■ Stated problem:
Repeat exactly the lines from the start of the material below up to and including the "gathered to a" line.

■ Stored records:
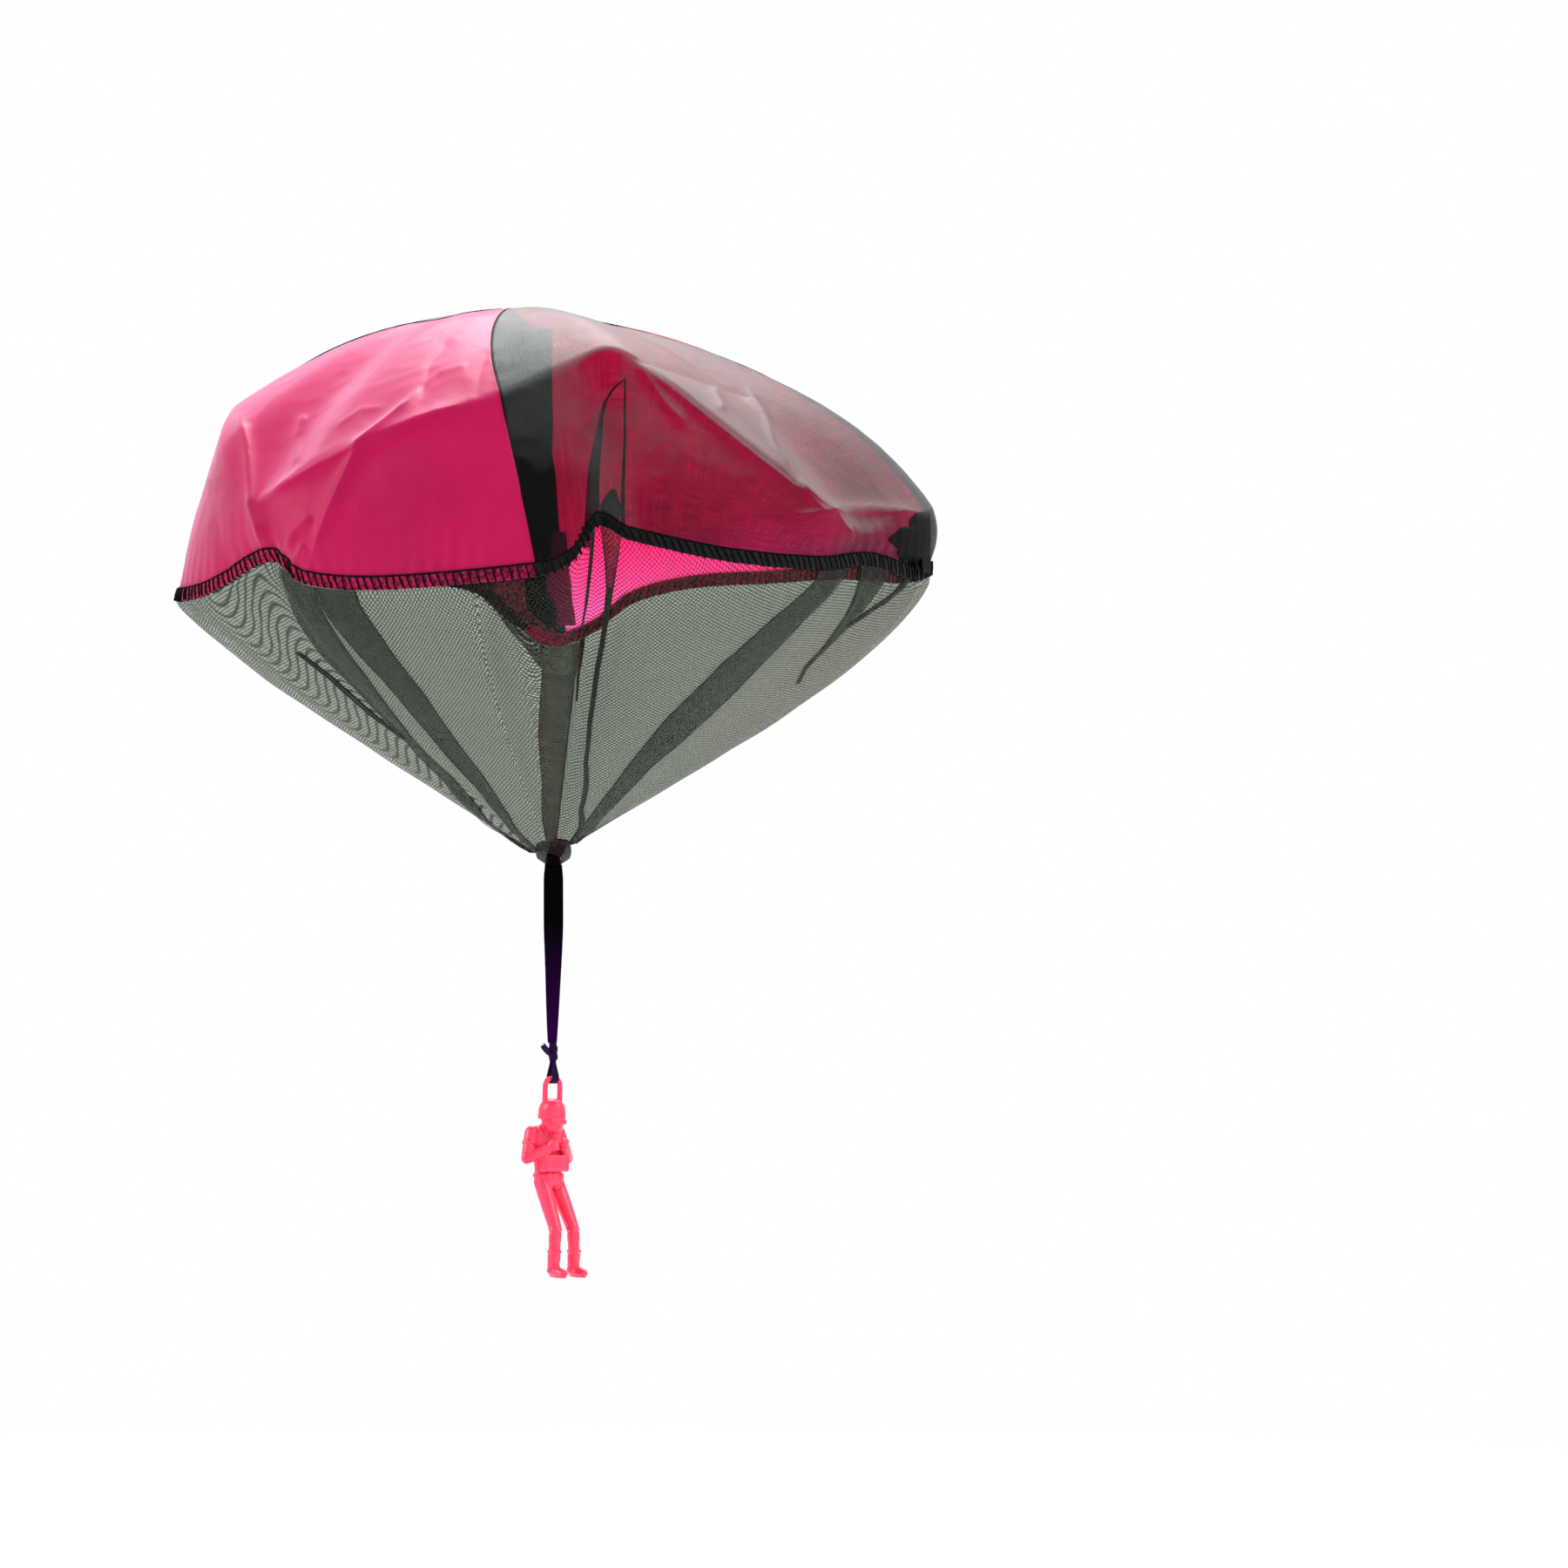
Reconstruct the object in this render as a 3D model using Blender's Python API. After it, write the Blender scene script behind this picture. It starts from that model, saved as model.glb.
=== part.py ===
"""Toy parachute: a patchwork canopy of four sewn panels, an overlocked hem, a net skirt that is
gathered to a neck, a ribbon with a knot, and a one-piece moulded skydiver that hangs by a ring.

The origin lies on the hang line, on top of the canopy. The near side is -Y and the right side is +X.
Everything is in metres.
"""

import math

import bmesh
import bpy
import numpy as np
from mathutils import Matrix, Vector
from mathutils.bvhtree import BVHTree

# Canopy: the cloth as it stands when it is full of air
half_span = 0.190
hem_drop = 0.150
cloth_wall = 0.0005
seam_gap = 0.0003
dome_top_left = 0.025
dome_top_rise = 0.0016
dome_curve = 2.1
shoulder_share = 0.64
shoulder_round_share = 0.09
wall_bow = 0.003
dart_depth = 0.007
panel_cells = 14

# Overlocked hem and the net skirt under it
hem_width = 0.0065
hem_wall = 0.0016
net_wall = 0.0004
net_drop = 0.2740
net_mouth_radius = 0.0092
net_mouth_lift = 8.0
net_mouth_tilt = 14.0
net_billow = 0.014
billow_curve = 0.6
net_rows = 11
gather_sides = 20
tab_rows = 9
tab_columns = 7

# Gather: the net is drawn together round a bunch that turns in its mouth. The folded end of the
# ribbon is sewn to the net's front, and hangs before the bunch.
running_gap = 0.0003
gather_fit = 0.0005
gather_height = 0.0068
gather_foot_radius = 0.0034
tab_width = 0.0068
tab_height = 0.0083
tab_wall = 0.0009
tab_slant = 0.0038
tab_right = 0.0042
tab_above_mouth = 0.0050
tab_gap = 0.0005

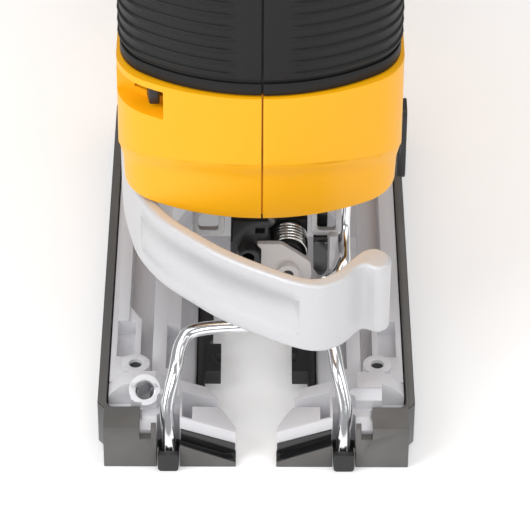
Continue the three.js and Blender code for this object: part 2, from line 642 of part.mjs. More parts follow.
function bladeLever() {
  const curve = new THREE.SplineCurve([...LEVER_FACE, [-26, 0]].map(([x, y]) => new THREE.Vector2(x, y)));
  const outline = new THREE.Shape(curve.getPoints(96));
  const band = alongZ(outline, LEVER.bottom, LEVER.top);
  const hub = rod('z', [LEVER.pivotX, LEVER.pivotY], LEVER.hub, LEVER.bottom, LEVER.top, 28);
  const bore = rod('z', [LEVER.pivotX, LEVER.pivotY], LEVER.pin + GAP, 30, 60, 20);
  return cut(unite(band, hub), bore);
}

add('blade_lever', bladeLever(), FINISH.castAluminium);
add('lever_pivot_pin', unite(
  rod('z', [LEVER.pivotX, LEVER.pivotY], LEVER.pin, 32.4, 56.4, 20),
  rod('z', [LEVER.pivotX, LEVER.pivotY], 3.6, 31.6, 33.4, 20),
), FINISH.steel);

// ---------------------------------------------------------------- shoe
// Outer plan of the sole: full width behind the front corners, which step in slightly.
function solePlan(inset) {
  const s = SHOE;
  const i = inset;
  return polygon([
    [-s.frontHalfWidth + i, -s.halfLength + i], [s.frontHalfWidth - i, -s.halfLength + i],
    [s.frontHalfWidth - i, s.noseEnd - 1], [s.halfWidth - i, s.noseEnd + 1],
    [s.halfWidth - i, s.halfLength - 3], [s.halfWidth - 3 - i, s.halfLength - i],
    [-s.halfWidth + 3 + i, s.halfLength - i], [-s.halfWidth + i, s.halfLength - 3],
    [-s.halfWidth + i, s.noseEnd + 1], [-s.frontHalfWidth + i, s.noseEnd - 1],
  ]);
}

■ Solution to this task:
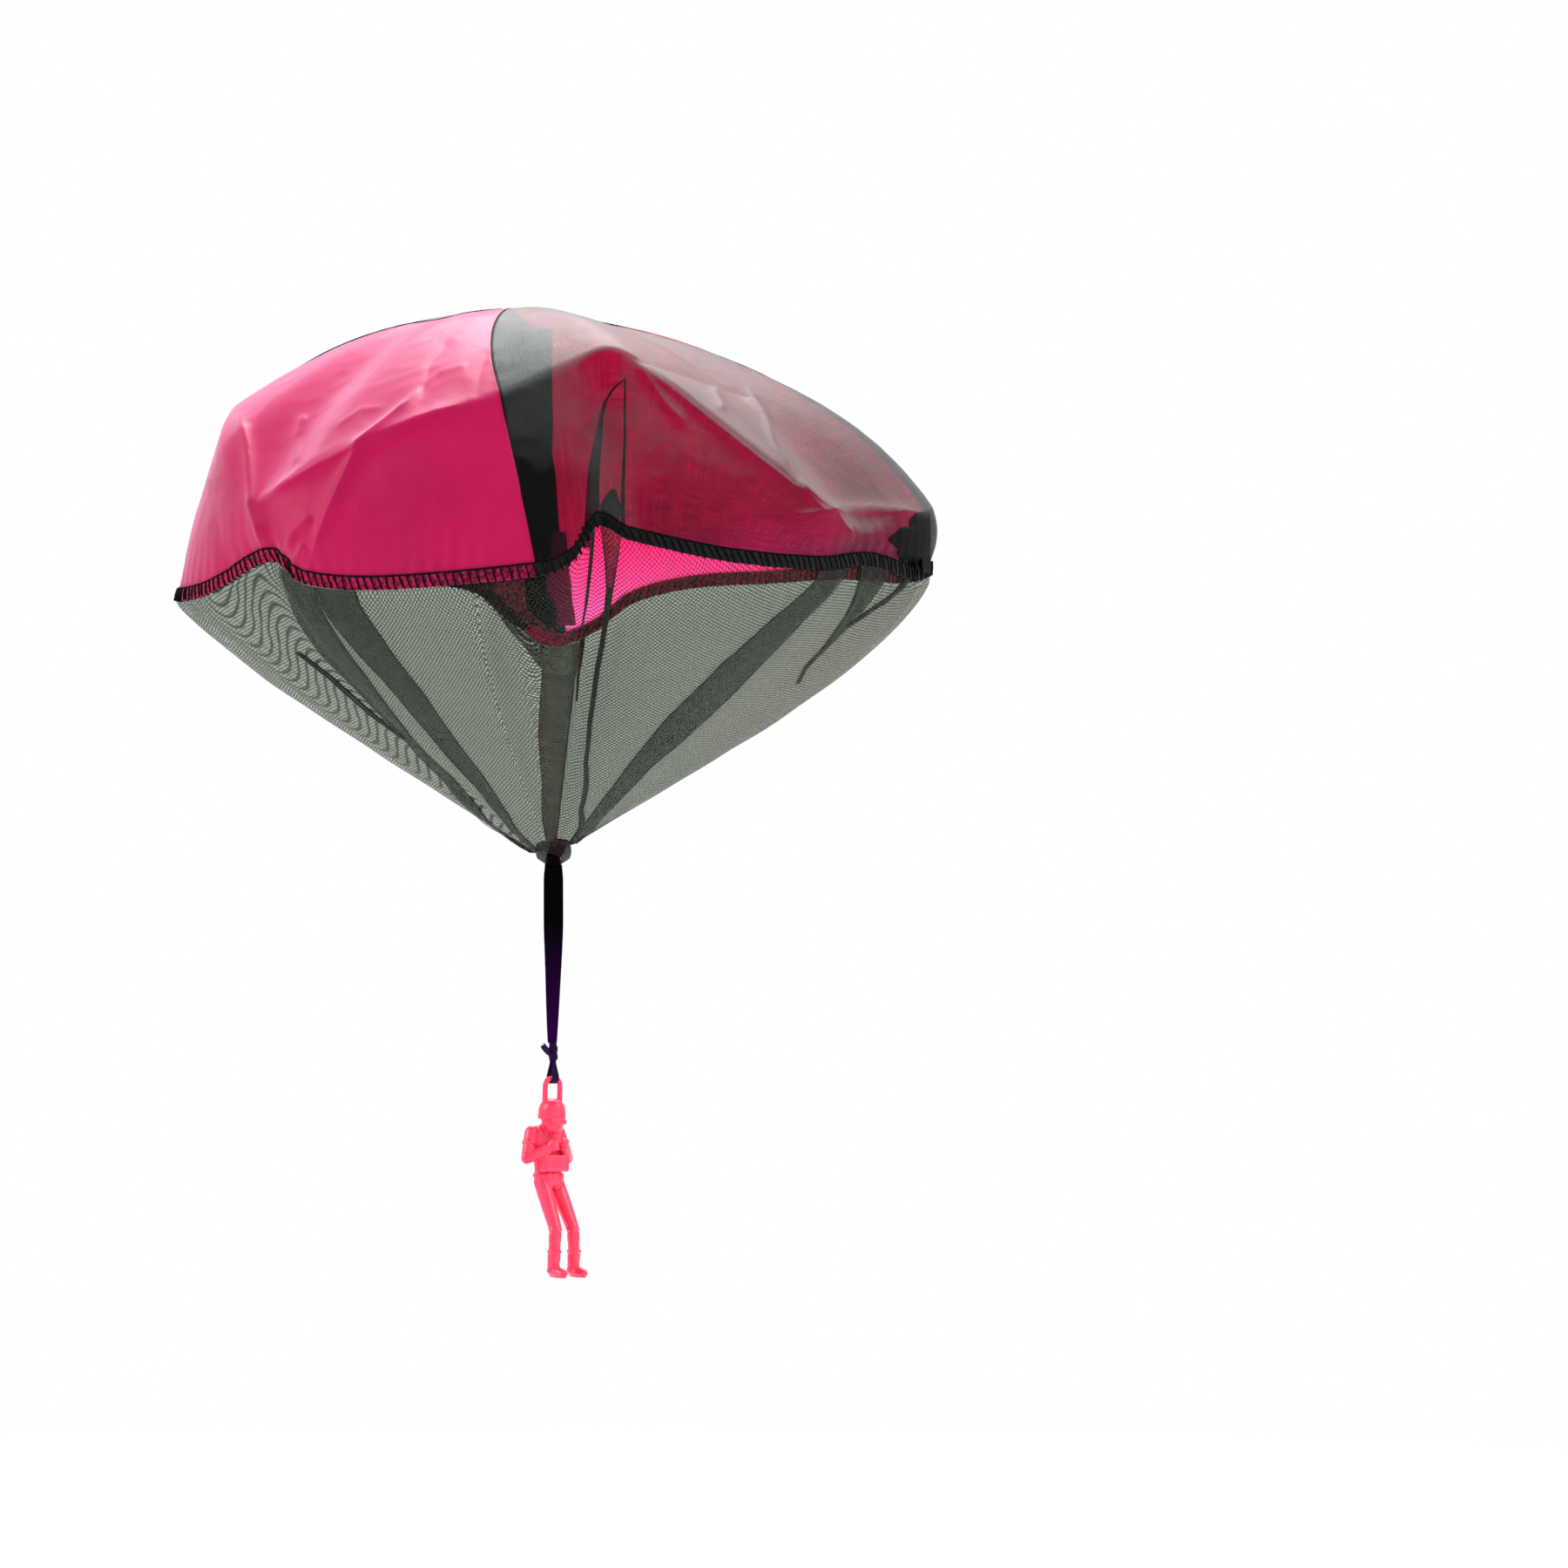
Reconstruct the object in this render as a 3D model using Blender's Python API. After it, write the Blender scene script behind this picture. It starts from that model, saved as model.glb.
=== part.py ===
"""Toy parachute: a patchwork canopy of four sewn panels, an overlocked hem, a net skirt that is
gathered to a neck, a ribbon with a knot, and a one-piece moulded skydiver that hangs by a ring.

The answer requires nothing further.